* **Task material**
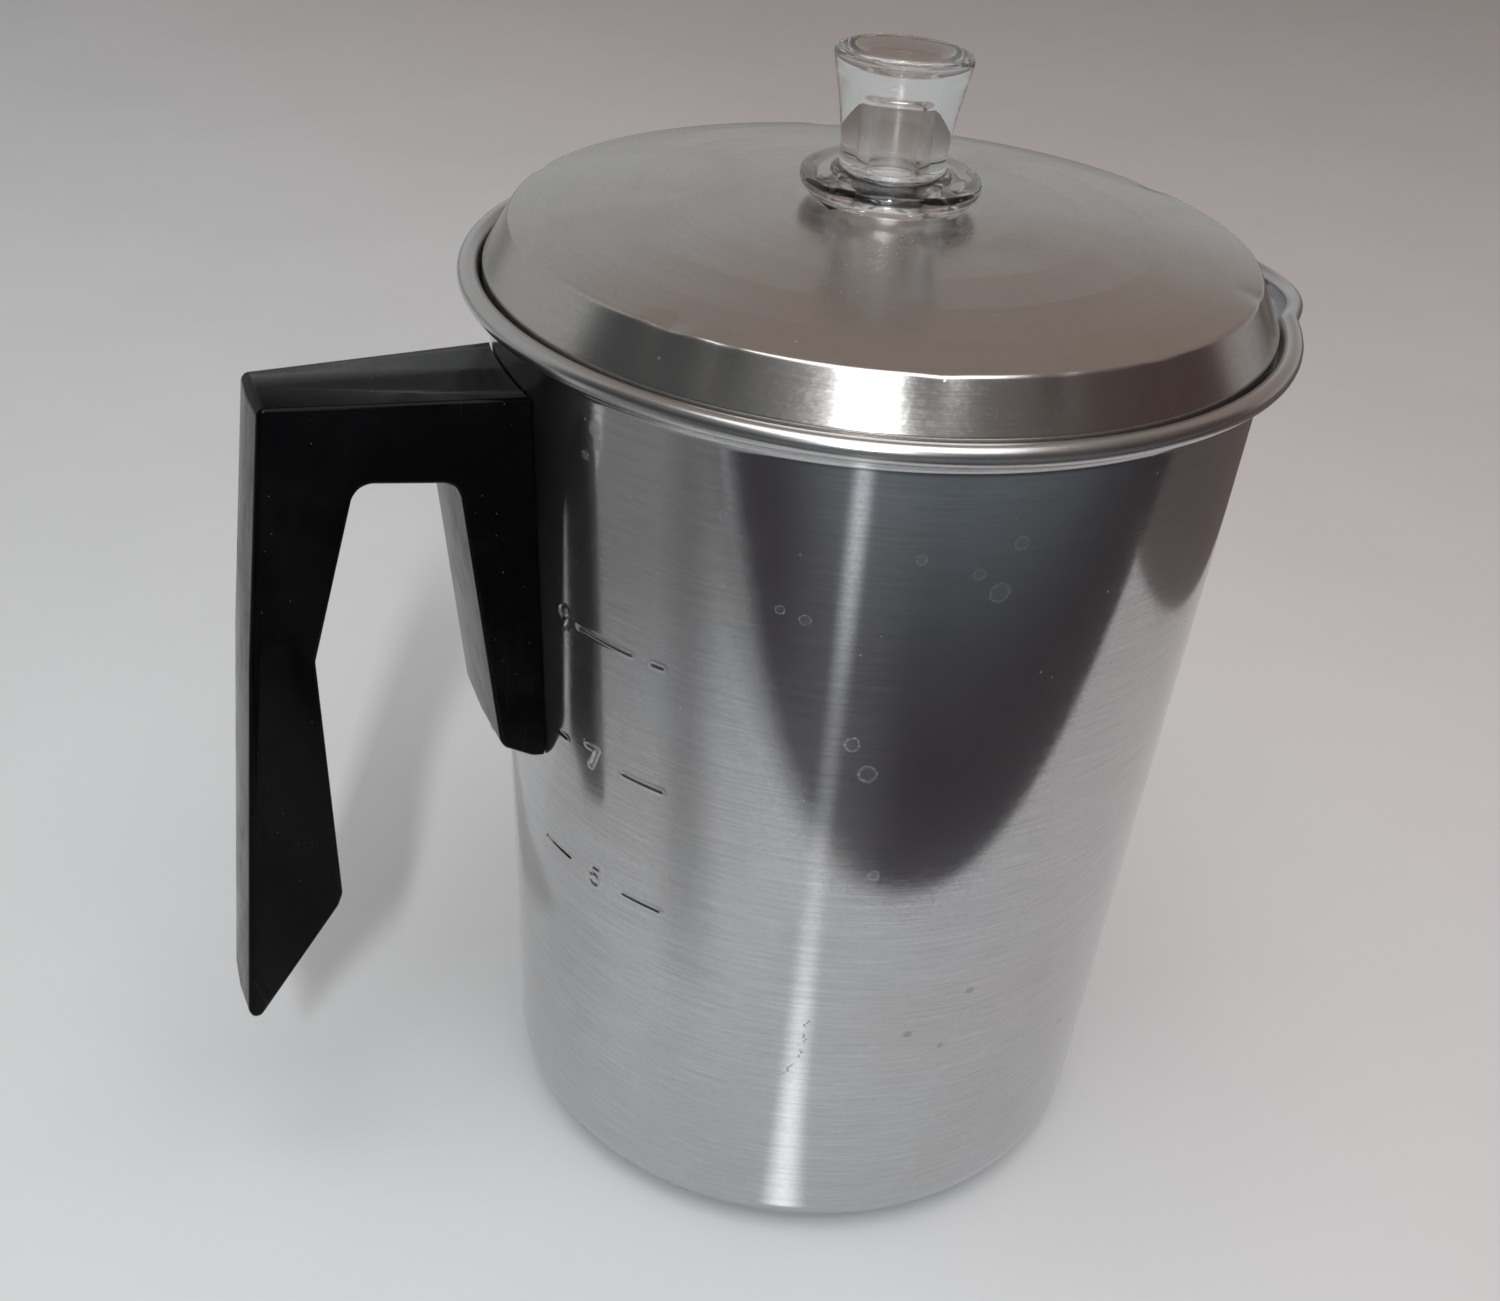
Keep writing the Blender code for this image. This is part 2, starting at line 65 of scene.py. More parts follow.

==

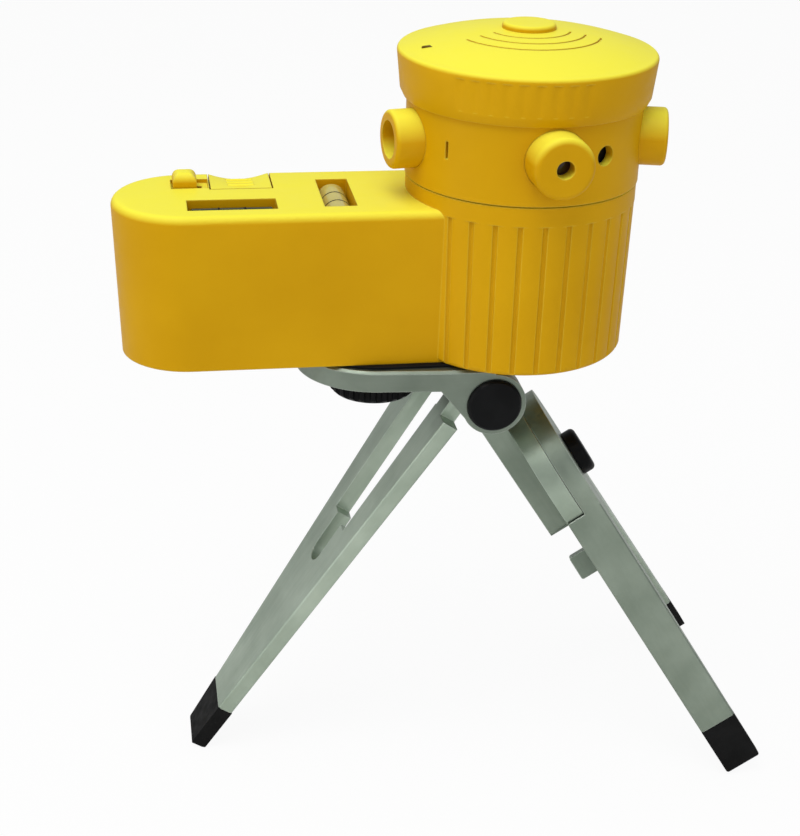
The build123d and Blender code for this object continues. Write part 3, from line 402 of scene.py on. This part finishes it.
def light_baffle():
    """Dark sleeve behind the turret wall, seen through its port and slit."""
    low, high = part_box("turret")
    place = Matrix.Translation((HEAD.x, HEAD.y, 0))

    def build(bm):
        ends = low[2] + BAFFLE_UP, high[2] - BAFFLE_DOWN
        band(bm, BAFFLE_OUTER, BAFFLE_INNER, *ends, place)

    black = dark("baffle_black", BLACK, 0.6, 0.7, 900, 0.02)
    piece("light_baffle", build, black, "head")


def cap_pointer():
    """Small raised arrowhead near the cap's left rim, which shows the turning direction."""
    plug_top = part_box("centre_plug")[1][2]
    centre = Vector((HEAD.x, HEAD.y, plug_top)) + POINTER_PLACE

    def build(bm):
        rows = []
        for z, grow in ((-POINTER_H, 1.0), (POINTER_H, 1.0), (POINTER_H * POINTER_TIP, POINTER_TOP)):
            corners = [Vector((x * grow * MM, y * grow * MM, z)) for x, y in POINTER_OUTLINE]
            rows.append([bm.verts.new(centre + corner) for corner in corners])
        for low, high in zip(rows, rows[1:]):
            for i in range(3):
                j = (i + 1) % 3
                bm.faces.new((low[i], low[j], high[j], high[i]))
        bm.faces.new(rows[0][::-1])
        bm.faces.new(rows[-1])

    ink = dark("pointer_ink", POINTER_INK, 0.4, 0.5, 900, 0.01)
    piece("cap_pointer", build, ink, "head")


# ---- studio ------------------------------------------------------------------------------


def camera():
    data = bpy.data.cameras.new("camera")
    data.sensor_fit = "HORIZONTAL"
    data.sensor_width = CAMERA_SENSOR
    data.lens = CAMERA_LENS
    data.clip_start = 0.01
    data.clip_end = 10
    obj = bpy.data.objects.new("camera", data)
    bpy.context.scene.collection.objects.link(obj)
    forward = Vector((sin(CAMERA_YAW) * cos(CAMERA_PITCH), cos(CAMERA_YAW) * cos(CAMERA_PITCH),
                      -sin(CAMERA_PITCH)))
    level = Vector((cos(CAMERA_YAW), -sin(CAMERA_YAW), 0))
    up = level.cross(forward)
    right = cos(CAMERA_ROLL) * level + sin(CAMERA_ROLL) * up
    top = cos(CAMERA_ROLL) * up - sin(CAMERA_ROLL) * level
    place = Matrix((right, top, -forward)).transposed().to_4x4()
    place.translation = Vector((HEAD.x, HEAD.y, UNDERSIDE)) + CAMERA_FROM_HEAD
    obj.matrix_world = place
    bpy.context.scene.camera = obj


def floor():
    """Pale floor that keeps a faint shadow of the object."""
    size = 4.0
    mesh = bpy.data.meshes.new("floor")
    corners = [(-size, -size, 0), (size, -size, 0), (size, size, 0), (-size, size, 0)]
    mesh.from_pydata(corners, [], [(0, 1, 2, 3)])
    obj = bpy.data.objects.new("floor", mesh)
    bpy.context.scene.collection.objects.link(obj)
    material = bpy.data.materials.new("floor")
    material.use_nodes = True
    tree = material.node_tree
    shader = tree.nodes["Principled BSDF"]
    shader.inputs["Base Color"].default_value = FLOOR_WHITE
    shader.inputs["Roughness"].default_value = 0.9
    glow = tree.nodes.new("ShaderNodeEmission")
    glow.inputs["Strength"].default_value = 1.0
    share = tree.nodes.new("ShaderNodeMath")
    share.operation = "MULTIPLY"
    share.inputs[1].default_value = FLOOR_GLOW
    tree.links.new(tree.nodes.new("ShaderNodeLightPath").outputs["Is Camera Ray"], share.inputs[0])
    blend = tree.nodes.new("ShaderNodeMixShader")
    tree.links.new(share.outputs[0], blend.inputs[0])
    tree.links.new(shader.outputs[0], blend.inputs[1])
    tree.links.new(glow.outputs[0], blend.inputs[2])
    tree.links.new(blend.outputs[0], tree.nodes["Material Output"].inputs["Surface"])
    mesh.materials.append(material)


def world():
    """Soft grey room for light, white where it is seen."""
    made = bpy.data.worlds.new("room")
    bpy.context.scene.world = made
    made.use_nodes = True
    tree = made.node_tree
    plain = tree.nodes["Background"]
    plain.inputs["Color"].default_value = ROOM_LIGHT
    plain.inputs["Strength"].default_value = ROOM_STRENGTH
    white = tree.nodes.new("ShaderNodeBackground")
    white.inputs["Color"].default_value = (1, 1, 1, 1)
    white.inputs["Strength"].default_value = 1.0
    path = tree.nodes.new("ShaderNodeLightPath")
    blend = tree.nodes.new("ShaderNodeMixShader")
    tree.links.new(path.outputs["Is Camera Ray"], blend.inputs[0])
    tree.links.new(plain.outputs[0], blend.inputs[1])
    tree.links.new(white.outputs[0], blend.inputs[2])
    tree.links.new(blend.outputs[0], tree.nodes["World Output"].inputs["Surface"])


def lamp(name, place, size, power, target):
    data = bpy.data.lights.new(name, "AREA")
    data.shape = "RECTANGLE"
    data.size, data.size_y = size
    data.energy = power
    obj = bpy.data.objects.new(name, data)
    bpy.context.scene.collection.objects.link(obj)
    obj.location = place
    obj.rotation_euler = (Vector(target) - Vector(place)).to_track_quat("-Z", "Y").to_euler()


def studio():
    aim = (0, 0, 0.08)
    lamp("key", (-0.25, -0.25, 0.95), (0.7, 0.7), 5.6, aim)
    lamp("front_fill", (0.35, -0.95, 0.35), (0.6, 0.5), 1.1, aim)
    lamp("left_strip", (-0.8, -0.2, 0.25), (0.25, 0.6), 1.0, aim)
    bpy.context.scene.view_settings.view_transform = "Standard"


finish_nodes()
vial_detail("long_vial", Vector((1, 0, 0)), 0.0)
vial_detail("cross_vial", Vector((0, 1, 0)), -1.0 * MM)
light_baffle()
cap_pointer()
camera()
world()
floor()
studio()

==

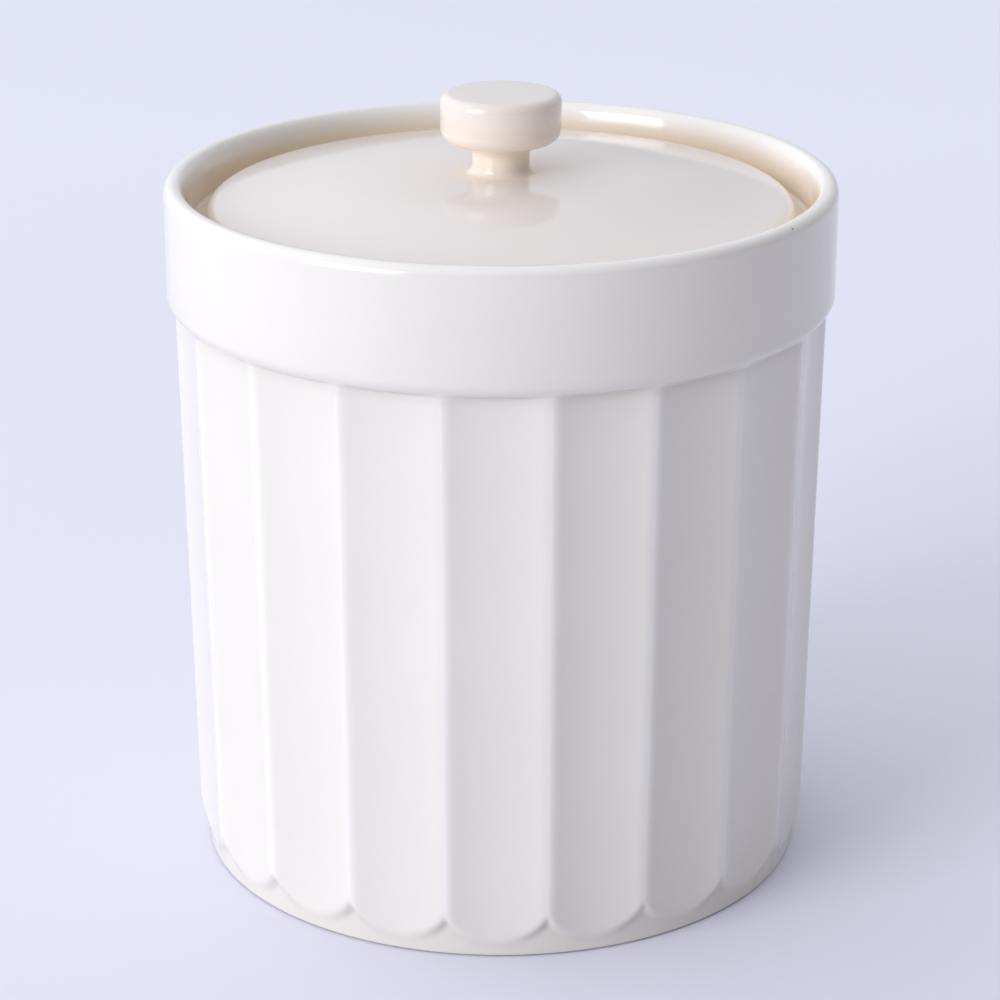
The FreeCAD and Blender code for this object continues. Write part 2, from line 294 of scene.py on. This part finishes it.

* **Given task**
Reproduce verbatim the lines above, from the line with "The build123d and" through the line with "place = Matrix.Translation((HEAD.x, HEAD.y, 0))".

* **Answer to the exercise**
The build123d and Blender code for this object continues. Write part 3, from line 402 of scene.py on. This part finishes it.
def light_baffle():
    """Dark sleeve behind the turret wall, seen through its port and slit."""
    low, high = part_box("turret")
    place = Matrix.Translation((HEAD.x, HEAD.y, 0))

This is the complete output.